* [The problem]:
Beginning with the first line of the data below, reproduce every line unchanged, ending with the line that holds "window_size[0] + 2".

* [Available data]:

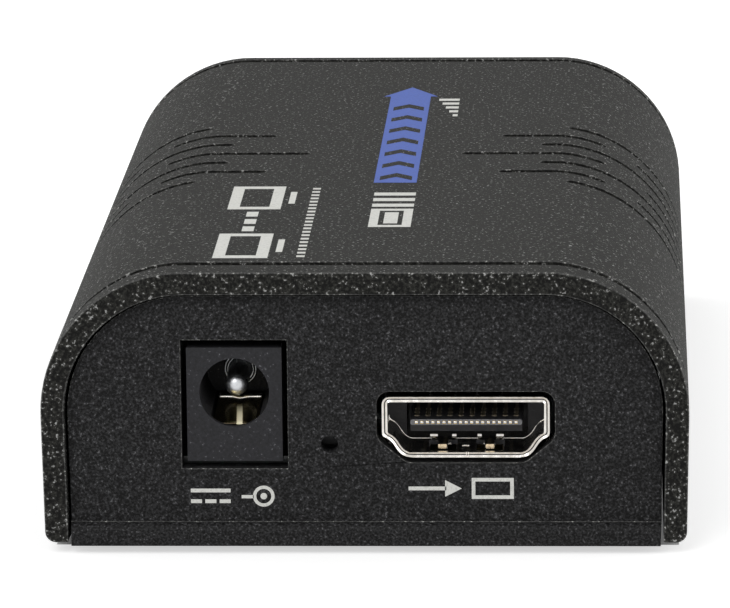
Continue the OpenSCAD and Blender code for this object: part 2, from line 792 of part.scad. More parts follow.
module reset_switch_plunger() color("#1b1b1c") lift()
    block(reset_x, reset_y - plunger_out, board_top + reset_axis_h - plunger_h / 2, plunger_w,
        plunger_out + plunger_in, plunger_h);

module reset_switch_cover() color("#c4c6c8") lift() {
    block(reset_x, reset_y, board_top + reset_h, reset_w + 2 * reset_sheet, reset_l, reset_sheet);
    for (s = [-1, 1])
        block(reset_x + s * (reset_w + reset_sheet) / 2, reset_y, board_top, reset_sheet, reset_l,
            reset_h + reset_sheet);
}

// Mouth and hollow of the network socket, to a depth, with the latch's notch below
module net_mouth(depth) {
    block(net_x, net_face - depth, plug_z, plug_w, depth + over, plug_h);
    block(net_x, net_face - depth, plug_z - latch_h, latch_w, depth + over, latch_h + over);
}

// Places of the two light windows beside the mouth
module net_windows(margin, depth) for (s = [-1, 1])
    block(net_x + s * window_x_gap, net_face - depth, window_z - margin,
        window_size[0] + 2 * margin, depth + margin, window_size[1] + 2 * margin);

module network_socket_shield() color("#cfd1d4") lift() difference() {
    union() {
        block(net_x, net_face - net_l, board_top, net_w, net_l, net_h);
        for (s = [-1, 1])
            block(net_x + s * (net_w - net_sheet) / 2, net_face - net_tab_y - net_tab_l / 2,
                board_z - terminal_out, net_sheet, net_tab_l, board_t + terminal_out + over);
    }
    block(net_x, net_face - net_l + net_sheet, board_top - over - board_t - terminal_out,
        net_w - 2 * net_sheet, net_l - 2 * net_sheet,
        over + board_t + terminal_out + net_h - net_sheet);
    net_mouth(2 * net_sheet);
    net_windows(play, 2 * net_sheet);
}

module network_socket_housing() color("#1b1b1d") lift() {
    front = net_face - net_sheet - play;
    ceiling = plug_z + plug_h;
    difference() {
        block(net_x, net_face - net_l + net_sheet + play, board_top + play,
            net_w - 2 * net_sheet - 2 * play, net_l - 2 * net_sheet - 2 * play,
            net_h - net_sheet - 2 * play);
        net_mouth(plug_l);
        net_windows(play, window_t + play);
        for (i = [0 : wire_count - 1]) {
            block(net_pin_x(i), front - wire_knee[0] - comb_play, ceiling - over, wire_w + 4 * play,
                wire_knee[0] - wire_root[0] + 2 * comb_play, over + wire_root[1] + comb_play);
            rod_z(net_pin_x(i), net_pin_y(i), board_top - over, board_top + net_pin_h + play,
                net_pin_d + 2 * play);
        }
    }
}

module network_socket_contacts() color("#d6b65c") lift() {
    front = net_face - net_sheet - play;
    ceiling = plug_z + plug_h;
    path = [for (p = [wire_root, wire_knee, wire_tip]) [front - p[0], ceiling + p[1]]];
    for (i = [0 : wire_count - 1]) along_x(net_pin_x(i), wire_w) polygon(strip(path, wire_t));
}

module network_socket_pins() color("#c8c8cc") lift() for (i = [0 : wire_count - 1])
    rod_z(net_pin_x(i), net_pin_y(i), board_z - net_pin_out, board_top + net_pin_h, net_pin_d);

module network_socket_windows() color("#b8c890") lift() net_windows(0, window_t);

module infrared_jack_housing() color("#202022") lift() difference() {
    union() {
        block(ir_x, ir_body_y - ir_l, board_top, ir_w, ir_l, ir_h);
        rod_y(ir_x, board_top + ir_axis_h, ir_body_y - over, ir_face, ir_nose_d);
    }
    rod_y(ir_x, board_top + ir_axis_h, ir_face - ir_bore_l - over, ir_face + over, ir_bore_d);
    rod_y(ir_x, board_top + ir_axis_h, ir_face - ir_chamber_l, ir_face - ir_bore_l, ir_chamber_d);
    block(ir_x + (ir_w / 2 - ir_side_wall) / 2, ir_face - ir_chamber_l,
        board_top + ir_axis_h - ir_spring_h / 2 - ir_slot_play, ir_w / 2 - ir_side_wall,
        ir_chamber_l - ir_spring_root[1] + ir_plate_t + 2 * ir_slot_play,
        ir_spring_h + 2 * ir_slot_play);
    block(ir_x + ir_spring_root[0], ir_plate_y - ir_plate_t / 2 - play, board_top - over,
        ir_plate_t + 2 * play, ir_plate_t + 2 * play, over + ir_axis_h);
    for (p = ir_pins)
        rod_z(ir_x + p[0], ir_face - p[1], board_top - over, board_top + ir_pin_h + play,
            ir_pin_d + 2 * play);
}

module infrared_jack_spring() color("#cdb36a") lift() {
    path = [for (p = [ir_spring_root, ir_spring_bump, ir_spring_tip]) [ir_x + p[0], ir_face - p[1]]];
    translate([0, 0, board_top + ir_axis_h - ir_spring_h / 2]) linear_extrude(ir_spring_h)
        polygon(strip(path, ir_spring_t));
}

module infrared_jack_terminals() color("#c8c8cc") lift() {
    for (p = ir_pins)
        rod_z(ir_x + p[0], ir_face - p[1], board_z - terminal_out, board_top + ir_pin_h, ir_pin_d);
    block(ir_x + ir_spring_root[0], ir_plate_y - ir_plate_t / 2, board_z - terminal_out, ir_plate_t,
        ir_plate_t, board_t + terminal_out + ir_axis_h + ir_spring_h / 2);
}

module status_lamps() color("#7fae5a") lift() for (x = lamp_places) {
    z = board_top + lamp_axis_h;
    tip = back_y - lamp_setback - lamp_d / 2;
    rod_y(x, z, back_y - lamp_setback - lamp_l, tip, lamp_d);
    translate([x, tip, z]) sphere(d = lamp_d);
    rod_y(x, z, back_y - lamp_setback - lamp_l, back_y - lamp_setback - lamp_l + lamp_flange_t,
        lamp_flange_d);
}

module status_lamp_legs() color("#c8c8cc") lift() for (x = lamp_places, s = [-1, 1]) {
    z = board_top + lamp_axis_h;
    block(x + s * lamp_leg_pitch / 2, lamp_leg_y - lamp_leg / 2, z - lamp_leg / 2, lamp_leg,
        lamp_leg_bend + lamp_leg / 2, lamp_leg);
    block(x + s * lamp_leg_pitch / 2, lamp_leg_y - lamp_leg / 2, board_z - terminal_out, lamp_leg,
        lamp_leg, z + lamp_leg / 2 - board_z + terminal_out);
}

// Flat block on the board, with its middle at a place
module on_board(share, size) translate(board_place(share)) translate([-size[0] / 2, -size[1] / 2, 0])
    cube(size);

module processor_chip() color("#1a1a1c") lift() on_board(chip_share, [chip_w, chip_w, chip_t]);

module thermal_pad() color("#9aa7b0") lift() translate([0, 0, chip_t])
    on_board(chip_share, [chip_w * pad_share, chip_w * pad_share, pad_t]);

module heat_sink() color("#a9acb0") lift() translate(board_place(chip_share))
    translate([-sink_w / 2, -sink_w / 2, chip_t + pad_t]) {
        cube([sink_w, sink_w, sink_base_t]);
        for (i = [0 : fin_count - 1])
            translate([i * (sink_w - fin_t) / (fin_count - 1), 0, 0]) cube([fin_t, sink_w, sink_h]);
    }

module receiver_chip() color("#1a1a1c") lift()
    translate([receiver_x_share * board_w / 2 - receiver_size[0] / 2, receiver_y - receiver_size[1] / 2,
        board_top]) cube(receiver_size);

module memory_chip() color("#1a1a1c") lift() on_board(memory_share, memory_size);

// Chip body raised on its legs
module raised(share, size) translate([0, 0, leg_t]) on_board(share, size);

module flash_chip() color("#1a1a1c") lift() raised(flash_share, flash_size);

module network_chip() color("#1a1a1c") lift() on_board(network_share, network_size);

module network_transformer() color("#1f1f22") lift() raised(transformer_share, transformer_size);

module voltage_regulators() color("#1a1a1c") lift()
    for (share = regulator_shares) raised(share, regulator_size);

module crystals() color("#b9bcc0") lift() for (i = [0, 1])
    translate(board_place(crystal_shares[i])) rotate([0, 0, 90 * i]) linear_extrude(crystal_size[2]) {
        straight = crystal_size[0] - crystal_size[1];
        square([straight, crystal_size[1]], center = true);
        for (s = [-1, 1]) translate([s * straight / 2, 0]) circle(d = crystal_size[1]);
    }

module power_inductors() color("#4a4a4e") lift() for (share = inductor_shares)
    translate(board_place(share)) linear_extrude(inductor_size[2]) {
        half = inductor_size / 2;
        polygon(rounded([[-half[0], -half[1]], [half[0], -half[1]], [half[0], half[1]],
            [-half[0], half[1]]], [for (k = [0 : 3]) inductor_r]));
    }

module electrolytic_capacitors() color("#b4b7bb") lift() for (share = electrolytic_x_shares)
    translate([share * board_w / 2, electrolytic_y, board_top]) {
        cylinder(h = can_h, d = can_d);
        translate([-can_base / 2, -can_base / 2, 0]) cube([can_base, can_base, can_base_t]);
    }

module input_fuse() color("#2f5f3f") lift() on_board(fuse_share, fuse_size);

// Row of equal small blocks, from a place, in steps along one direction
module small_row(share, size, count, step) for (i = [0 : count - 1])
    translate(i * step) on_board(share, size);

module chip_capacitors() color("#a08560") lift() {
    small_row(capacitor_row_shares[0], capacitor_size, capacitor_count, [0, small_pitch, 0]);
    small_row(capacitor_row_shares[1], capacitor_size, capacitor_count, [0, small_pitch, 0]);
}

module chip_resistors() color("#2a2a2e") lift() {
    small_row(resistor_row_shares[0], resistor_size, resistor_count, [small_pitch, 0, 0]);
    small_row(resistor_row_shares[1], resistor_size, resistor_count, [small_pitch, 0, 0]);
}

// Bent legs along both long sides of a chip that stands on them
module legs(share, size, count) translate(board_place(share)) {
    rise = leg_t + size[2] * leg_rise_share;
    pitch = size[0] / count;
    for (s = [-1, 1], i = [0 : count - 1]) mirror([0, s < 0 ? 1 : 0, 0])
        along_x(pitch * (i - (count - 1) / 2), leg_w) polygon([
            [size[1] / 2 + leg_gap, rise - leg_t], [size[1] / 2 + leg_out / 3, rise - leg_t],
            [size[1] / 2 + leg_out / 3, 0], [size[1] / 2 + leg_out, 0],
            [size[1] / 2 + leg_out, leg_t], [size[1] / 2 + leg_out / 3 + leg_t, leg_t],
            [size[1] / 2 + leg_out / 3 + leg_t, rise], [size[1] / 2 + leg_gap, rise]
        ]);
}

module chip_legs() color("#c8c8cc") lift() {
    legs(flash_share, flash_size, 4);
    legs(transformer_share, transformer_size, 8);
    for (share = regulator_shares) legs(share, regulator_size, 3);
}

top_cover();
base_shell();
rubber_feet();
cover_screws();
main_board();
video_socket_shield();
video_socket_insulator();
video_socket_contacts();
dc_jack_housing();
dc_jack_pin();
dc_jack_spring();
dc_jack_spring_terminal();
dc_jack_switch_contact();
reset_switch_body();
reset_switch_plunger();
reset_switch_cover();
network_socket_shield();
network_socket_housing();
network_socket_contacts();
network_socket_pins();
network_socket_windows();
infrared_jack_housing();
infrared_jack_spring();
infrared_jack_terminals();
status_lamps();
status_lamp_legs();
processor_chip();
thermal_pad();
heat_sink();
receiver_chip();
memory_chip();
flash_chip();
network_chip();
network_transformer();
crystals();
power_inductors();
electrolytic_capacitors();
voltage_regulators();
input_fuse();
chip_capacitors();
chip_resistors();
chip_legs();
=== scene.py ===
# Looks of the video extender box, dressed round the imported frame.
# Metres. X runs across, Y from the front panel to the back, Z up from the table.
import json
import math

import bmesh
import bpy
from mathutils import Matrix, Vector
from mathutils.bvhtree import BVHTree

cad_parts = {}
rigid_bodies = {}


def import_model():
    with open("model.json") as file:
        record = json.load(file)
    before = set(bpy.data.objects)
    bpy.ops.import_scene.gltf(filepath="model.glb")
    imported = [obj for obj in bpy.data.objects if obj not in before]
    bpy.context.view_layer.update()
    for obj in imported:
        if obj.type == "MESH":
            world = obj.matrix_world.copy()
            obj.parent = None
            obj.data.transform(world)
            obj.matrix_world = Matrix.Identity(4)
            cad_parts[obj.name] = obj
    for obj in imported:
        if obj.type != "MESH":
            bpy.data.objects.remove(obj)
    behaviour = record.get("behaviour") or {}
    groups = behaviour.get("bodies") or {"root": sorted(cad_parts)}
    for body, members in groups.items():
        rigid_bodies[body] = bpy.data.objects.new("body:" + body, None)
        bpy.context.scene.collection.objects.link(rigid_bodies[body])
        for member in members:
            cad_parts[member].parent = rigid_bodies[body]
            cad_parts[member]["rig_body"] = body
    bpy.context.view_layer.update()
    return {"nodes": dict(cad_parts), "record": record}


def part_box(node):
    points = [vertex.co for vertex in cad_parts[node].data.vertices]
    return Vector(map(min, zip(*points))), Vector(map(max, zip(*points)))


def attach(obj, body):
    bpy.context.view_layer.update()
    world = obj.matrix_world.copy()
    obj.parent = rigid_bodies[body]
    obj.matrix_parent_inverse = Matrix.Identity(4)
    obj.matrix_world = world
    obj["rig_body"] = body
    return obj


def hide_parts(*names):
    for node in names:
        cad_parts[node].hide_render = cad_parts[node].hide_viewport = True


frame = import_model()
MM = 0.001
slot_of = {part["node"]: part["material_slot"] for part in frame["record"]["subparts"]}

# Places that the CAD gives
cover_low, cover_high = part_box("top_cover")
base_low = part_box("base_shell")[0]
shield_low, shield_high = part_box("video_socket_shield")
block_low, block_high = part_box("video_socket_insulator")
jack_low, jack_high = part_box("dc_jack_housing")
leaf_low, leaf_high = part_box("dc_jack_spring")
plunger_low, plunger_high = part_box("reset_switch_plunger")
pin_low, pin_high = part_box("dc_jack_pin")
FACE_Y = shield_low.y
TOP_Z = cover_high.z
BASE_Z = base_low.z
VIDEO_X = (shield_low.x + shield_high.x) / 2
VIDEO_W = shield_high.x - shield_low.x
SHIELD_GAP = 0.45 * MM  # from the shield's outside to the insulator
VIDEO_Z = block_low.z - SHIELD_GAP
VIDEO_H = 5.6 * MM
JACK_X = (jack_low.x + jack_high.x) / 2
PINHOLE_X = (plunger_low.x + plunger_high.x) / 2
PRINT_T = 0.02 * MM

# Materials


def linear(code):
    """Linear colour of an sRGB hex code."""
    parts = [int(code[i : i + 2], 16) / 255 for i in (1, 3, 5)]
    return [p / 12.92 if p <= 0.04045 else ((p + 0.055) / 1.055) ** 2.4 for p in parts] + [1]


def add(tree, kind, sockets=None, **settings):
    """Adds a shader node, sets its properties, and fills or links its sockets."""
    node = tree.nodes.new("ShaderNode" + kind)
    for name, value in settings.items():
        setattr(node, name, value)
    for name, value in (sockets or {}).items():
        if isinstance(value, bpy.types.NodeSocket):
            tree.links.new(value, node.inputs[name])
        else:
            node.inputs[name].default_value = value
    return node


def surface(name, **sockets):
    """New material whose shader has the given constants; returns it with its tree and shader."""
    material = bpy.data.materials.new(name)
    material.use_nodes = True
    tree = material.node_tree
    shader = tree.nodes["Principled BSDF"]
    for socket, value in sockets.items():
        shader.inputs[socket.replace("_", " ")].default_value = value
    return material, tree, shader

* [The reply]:
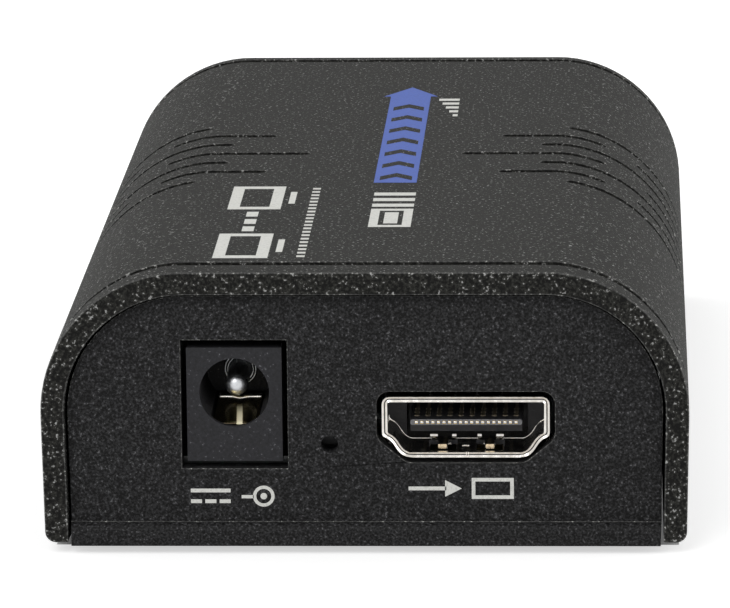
Continue the OpenSCAD and Blender code for this object: part 2, from line 792 of part.scad. More parts follow.
module reset_switch_plunger() color("#1b1b1c") lift()
    block(reset_x, reset_y - plunger_out, board_top + reset_axis_h - plunger_h / 2, plunger_w,
        plunger_out + plunger_in, plunger_h);

module reset_switch_cover() color("#c4c6c8") lift() {
    block(reset_x, reset_y, board_top + reset_h, reset_w + 2 * reset_sheet, reset_l, reset_sheet);
    for (s = [-1, 1])
        block(reset_x + s * (reset_w + reset_sheet) / 2, reset_y, board_top, reset_sheet, reset_l,
            reset_h + reset_sheet);
}

// Mouth and hollow of the network socket, to a depth, with the latch's notch below
module net_mouth(depth) {
    block(net_x, net_face - depth, plug_z, plug_w, depth + over, plug_h);
    block(net_x, net_face - depth, plug_z - latch_h, latch_w, depth + over, latch_h + over);
}

// Places of the two light windows beside the mouth
module net_windows(margin, depth) for (s = [-1, 1])
    block(net_x + s * window_x_gap, net_face - depth, window_z - margin,
        window_size[0] + 2 * margin, depth + margin, window_size[1] + 2 * margin);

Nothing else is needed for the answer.